--- Start Available data ---
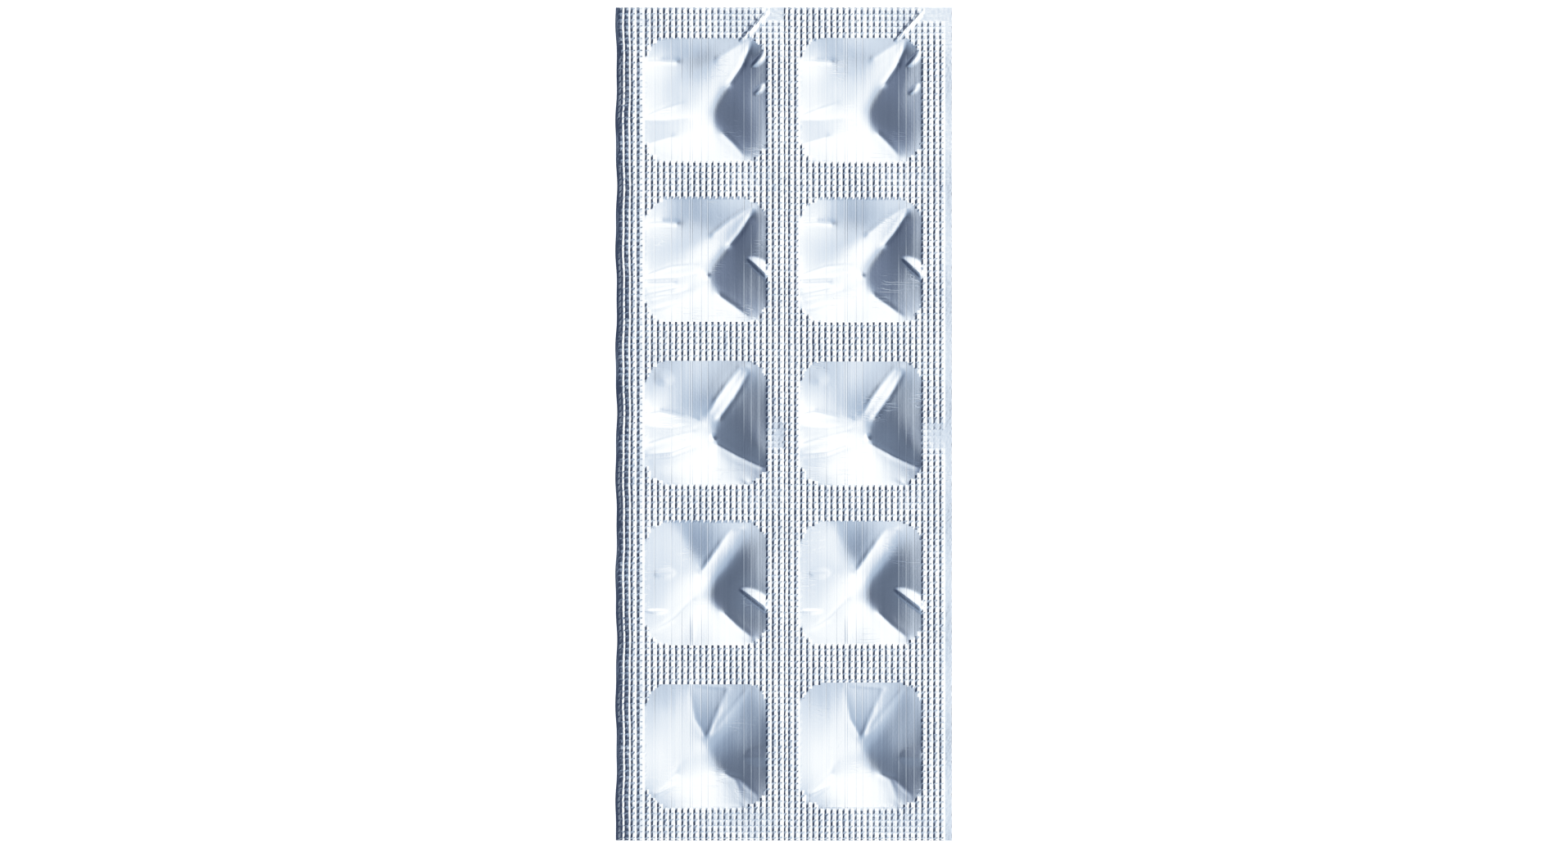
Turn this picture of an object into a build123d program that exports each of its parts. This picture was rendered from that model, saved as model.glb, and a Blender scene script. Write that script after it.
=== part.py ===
from build123d import *
from math import ceil, cos, degrees, hypot, atan2, radians, sin, sqrt
import os

# A sealed pill pack of two aluminium foils, lying on its pockets with the flat lid foil up.
# X is the width, Y the length and Z is up, and Z = 0 is the plane that the pocket floors rest on.
# Sizes are millimetres.

# The cut outline of the pack, and its two foils and seal layer pressed together.
PACK_WIDTH = 50.0
PACK_LENGTH = 124.0
WEB_THICKNESS = 0.3

# Two columns of five pockets. The rows sit a little nearer the far edge than the near one.
COLUMNS = 2
ROWS = 5
COLUMN_PITCH = 23.05
ROW_PITCH = 24.0
ROWS_SHIFT = 0.3

# One formed pocket: a rounded square cup under the web. The foil rolls over its mouth, runs
# down a sloping wall and rolls round again into a flat floor.
POCKET_WIDTH = 18.4
POCKET_LENGTH = 18.9
POCKET_CORNER_RADIUS = 3.8
POCKET_DEPTH = 5.0
POCKET_DRAFT = 12.0
MOUTH_RADIUS = 0.6
FLOOR_RADIUS = 1.2

# Flat facets that stand for each rounded corner, mouth and floor edge of a pocket.
CORNER_FACETS = 4
MOUTH_FACETS = 2
FLOOR_FACETS = 3

# The long lines of the knurled seal, pressed into the lid side by a ribbed roller.
LINE_PITCH = 0.9
LINE_WIDTH = 0.34
LINE_DEPTH = 0.12
EDGE_TO_FIRST_LINE = 0.37
EDGE_BAND_LINES = 4
EDGE_BAND_TO_COLUMNS = 1.23
PLAIN_RIGHT_MARGIN = 1.6

# The left edge is sheared, which bends its margin down.
CURL_WIDTH = 3.5
CURL_DROP = 0.6

# Over each pocket the lid foil sags into a shallow dish, which starts inside the seal.
SEAL_LIP = 0.25
DISH_DEPTH = 0.95
FOLD_MIDDLE = 0.45
LEAST_FACET_TURN = 3.0

# How the sagging foil creases, row by row from the far edge: the deepest point, measured from
# the pocket's centre, and the folds that run from it out to the seal. A fold has a direction in
# degrees from +X, and how far it stands above the plain dish at its middle, or below it.
LIDS = [
    ((0.9, -1.0), [(22, -0.1), (52, 0.32), (75, 0.0), (187, 0.22), (222, 0.05), (304, 0.2)]),
    ((0.0, -2.0), [(18, -0.1), (54, 0.28), (80, 0.0), (178, 0.22), (205, 0.05), (310, 0.2)]),
    ((0.9, -2.3), [(20, -0.1), (60, 0.3), (85, 0.0), (176, 0.2), (210, 0.05), (308, 0.2)]),
    ((0.2, -1.2), [(10, -0.1), (58, 0.3), (82, 0.0), (200, 0.05), (235, 0.2), (312, 0.22)]),
    ((0.3, -0.8), [(12, -0.1), (53, 0.2), (100, -0.1), (192, 0.1), (240, 0.2), (303, 0.22)]),
]

WEB_UNDERSIDE = POCKET_DEPTH
WEB_TOP = WEB_UNDERSIDE + WEB_THICKNESS
HALF_WIDTH = PACK_WIDTH / 2


def line_centres():
    """X of every pressed line: the band on the bent edge, then the rest up to the plain margin."""
    first = EDGE_TO_FIRST_LINE - HALF_WIDTH
    edge_band = [first + i * LINE_PITCH for i in range(EDGE_BAND_LINES)]
    start = edge_band[-1] + EDGE_BAND_TO_COLUMNS
    count = ceil((HALF_WIDTH - PLAIN_RIGHT_MARGIN - start) / LINE_PITCH)
    return edge_band + [start + i * LINE_PITCH for i in range(count)]


def curl(x):
    """How far the bent left margin hangs below the flat web at this X."""
    reach = max(0.0, CURL_WIDTH - (x + HALF_WIDTH)) / CURL_WIDTH
    return CURL_DROP * reach**2


def web_section():
    """The web across its width: V lines along the top, and the bend of the left margin."""
    top = [(-HALF_WIDTH, WEB_TOP - curl(-HALF_WIDTH))]
    underside = [(-HALF_WIDTH, WEB_UNDERSIDE - curl(-HALF_WIDTH))]
    for x in line_centres():
        left, right = x - LINE_WIDTH / 2, x + LINE_WIDTH / 2
        top.append((left, WEB_TOP - curl(left)))
        top.append((x, WEB_TOP - LINE_DEPTH - curl(x)))
        top.append((right, WEB_TOP - curl(right)))
        if curl(x) > 0:
            underside.append((x, WEB_UNDERSIDE - curl(x)))
    top.append((HALF_WIDTH, WEB_TOP))
    underside.append((CURL_WIDTH - HALF_WIDTH, WEB_UNDERSIDE))
    underside.append((HALF_WIDTH, WEB_UNDERSIDE))
    return make_face(Polyline(*top, *reversed(underside), close=True))


def pocket_places():
    """Centre of each pocket with its row number, counted from the far edge."""
    places = []
    for row in range(ROWS):
        y = ROWS_SHIFT + ((ROWS - 1) / 2 - row) * ROW_PITCH
        for column in range(COLUMNS):
            x = (column - (COLUMNS - 1) / 2) * COLUMN_PITCH
            places.append((x, y, row))
    return places


def ring(inset, height):
    """Points round the pocket's outline, this far inside it and at this height."""
    radius = POCKET_CORNER_RADIUS - inset
    corner_x = POCKET_WIDTH / 2 - POCKET_CORNER_RADIUS
    corner_y = POCKET_LENGTH / 2 - POCKET_CORNER_RADIUS
    points = []
    for quarter, (side_x, side_y) in enumerate([(1, 1), (-1, 1), (-1, -1), (1, -1)]):
        for facet in range(CORNER_FACETS + 1):
            angle = radians(90 * (quarter + facet / CORNER_FACETS))
            x = side_x * corner_x + radius * cos(angle)
            y = side_y * corner_y + radius * sin(angle)
            points.append(Vector(x, y, height))
    return points


def band(upper, lower):
    """Two flat facets between each pair of neighbouring points on two rings."""
    faces = []
    for i in range(len(upper)):
        j = (i + 1) % len(upper)
        faces.append(Face(Wire.make_polygon([upper[i], lower[i], lower[j]])))
        faces.append(Face(Wire.make_polygon([upper[i], lower[j], upper[j]])))
    return faces


def cap(points):
    return Face(Wire.make_polygon(points))


def wall_section():
    """Inset and depth of the drawn foil, from the mouth of a pocket down to its floor."""
    turn = 90 - POCKET_DRAFT
    rounding = (MOUTH_RADIUS + FLOOR_RADIUS) * (1 - cos(radians(turn)))
    straight = (POCKET_DEPTH - rounding) / cos(radians(POCKET_DRAFT))
    mouth_step, floor_step = turn / MOUTH_FACETS, turn / FLOOR_FACETS
    mouth_chord = 2 * MOUTH_RADIUS * sin(radians(mouth_step / 2))
    floor_chord = 2 * FLOOR_RADIUS * sin(radians(floor_step / 2))
    steps = [((i + 0.5) * mouth_step, mouth_chord) for i in range(MOUTH_FACETS)]
    steps.append((turn, straight))
    steps += [(turn - (i + 0.5) * floor_step, floor_chord) for i in range(FLOOR_FACETS)]
    section = [(0.0, 0.0)]
    for heading, length in steps:
        inset, depth = section[-1]
        inset += length * cos(radians(heading))
        depth += length * sin(radians(heading))
        section.append((inset, depth))
    return section


def formed_pocket():
    """One pocket filled to the lid: its rim through the web, drawn walls and flat floor."""
    rings = [ring(0, WEB_TOP)]
    rings += [ring(inset, WEB_UNDERSIDE - depth) for inset, depth in wall_section()]
    faces = [cap(rings[0]), cap(rings[-1])]
    for upper, lower in zip(rings, rings[1:]):
        faces += band(upper, lower)
    return Solid(Shell(faces)).clean()


def direction(point):
    return degrees(atan2(point.Y, point.X)) % 360


def rim_point(angle):
    """Where a line from the pocket's centre in this direction meets the rim of the dish."""
    half_x, half_y = POCKET_WIDTH / 2 - SEAL_LIP, POCKET_LENGTH / 2 - SEAL_LIP
    radius = POCKET_CORNER_RADIUS - SEAL_LIP
    centre_x, centre_y = half_x - radius, half_y - radius
    dx, dy = abs(cos(radians(angle))), abs(sin(radians(angle)))
    if dx * half_y > dy * half_x:
        reach = half_x / dx
    else:
        reach = half_y / dy
    if reach * dx > centre_x and reach * dy > centre_y:
        along = dx * centre_x + dy * centre_y
        reach = along + sqrt(along**2 - hypot(centre_x, centre_y) ** 2 + radius**2)
    return Vector(reach * cos(radians(angle)), reach * sin(radians(angle)), WEB_TOP)


def fold_lift(folds, angle):
    """Height of the foil above the plain dish, blended between the folds on either side."""
    (last, last_lift), (first, first_lift) = folds[-1], folds[0]
    around = [(last - 360, last_lift), *folds, (first + 360, first_lift)]
    for (start, low), (end, high) in zip(around, around[1:]):
        if start <= angle < end:
            return low + (high - low) * (angle - start) / (end - start)


def room_over_lid(deepest, folds):
    """The room over one creased lid foil, with flat facets between its folds."""
    fold_angles = [angle for angle, lift in folds]
    rim = [
        point
        for point in ring(SEAL_LIP, WEB_TOP)
        if min(abs(direction(point) - angle) for angle in fold_angles) > LEAST_FACET_TURN
    ]
    rim = sorted(rim + [rim_point(angle) for angle in fold_angles], key=direction)
    bottom = Vector(*deepest, WEB_TOP - DISH_DEPTH)
    middle = []
    for point in rim:
        lift = fold_lift(folds, direction(point))
        middle.append(bottom + (point - bottom) * FOLD_MIDDLE + Vector(0, 0, lift))
    above = [point + Vector(0, 0, WEB_THICKNESS) for point in rim]
    faces = [cap(above), *band(above, rim), *band(rim, middle)]
    for i in range(len(middle)):
        faces.append(cap([middle[i], middle[(i + 1) % len(middle)], bottom]))
    return Solid(Shell(faces))


def blister_pack():
    """The whole sealed pack as one solid."""
    web = extrude(Plane.XZ * web_section(), amount=PACK_LENGTH / 2, both=True)
    pocket = formed_pocket()
    lids = [room_over_lid(*lid) for lid in LIDS]
    pockets = []
    rooms = []
    for x, y, row in pocket_places():
        pockets.append(Pos(x, y) * pocket)
        rooms.append(Pos(x, y) * lids[row % len(lids)])
    return web + pockets - rooms


os.makedirs("parts", exist_ok=True)
pack = blister_pack()
box = pack.bounding_box()
print("pack", box.size, "volume", round(pack.volume), "solids", len(pack.solids()))
export_step(pack, "parts/blister_pack.step")
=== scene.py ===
# %% [markdown]
# A sealed pack of pills between two aluminium foils, seen from its lid side. The lid foil is
# welded to the formed foil under a ribbed roller, which leaves the fine knurl, and over each
# of the ten pockets it sags and creases. This lesson builds that foil as three closed meshes
# that stand for the CAD solid, and then paints and lights them.

# %% The frame, the tools and the units
import math

import bpy
import numpy as np
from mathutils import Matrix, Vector
from mathutils.geometry import delaunay_2d_cdt


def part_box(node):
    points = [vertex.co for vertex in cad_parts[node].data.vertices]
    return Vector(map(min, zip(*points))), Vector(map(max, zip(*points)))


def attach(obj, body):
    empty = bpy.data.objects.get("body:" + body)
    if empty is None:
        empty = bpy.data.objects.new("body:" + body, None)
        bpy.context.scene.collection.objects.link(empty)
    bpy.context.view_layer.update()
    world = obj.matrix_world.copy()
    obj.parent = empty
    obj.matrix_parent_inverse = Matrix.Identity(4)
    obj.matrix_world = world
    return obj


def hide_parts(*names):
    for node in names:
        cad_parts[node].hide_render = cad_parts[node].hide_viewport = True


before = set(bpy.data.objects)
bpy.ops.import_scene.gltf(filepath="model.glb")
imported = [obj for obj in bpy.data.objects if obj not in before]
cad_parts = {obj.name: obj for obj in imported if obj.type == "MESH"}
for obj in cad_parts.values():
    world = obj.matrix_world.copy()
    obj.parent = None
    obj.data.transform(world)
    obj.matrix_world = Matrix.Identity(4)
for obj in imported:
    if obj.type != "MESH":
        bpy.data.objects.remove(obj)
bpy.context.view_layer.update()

MM = 0.001
SOLID = "blister_pack"
low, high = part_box(SOLID)
WIDTH = (high[0] - low[0]) / MM
LENGTH = (high[1] - low[1]) / MM
WEB_TOP = (high[2] - low[2]) / MM
print("frame in mm", round(WIDTH, 2), round(LENGTH, 2), round(WEB_TOP, 2))

# %% [markdown]
# The real pack is stamped by tools with fixed steps, so a few pitches place everything. They
# are in millimetres from the middle of the pack, as on the CAD part. All shapes are worked
# out in millimetres, and turned into metres when they are written to a mesh.

# %% The steps of the forming and sealing tools
WEB_THICKNESS = 0.3
COLUMN_PITCH = 23.05
ROW_PITCH = 24.0
ROWS_SHIFT = 0.3
ROWS = 5
POCKET_WIDTH = 18.4
POCKET_LENGTH = 18.9
POCKET_CORNER = 3.8

column_centres = [-COLUMN_PITCH / 2, COLUMN_PITCH / 2]
row_centres = [ROWS_SHIFT + ((ROWS - 1) / 2 - row) * ROW_PITCH for row in range(ROWS)]
print("columns at", column_centres, "rows at", row_centres)

# %% [markdown]
# A pocket's outline is a rounded square. It could be drawn as a curve, but the distance from a
# point to that outline is all that later steps need, and a formula gives it at once: it says
# where the knurl stops, and how near a point is to the seal.

# %% How deep a point lies inside a pocket's outline


def depth_inside(u, v):
    """Distance in from the outline of the pocket round (0, 0), negative outside."""
    over_u = np.abs(u) - (POCKET_WIDTH / 2 - POCKET_CORNER)
    over_v = np.abs(v) - (POCKET_LENGTH / 2 - POCKET_CORNER)
    past_corner = np.hypot(np.maximum(over_u, 0), np.maximum(over_v, 0))
    return POCKET_CORNER - past_corner - np.minimum(np.maximum(over_u, over_v), 0)


def nearest_pocket(x, y):
    """Position of each point from the middle of its nearest pocket, and that pocket's row."""
    u = x - np.where(x < 0, column_centres[0], column_centres[1])
    row = np.clip(np.rint((row_centres[0] - y) / ROW_PITCH), 0, ROWS - 1).astype(int)
    return u, y - np.array(row_centres)[row], row


print("middle of a pocket to its outline", depth_inside(np.array([0.0]), np.array([0.0])))

# %% [markdown]
# A lid foil is stretched like a drum skin and held at its rim and along its sharp folds. That
# is how it is made here: the folds are drawn as lines with a height, and the sheet is
# stretched between them, as a soap film would be. A subdivided cage would round the folds
# off, and a cloth simulation couldn't put them where the photo has them.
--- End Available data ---
Task:
Starting with the line with "lids = [room_over_lid(*lid)" and ending with the line with "from mathutils.geometry import", extract every line exactly and nothing outside that span.

Complete answer:
    lids = [room_over_lid(*lid) for lid in LIDS]
    pockets = []
    rooms = []
    for x, y, row in pocket_places():
        pockets.append(Pos(x, y) * pocket)
        rooms.append(Pos(x, y) * lids[row % len(lids)])
    return web + pockets - rooms


os.makedirs("parts", exist_ok=True)
pack = blister_pack()
box = pack.bounding_box()
print("pack", box.size, "volume", round(pack.volume), "solids", len(pack.solids()))
export_step(pack, "parts/blister_pack.step")
=== scene.py ===
# %% [markdown]
# A sealed pack of pills between two aluminium foils, seen from its lid side. The lid foil is
# welded to the formed foil under a ribbed roller, which leaves the fine knurl, and over each
# of the ten pockets it sags and creases. This lesson builds that foil as three closed meshes
# that stand for the CAD solid, and then paints and lights them.

# %% The frame, the tools and the units
import math

import bpy
import numpy as np
from mathutils import Matrix, Vector
from mathutils.geometry import delaunay_2d_cdt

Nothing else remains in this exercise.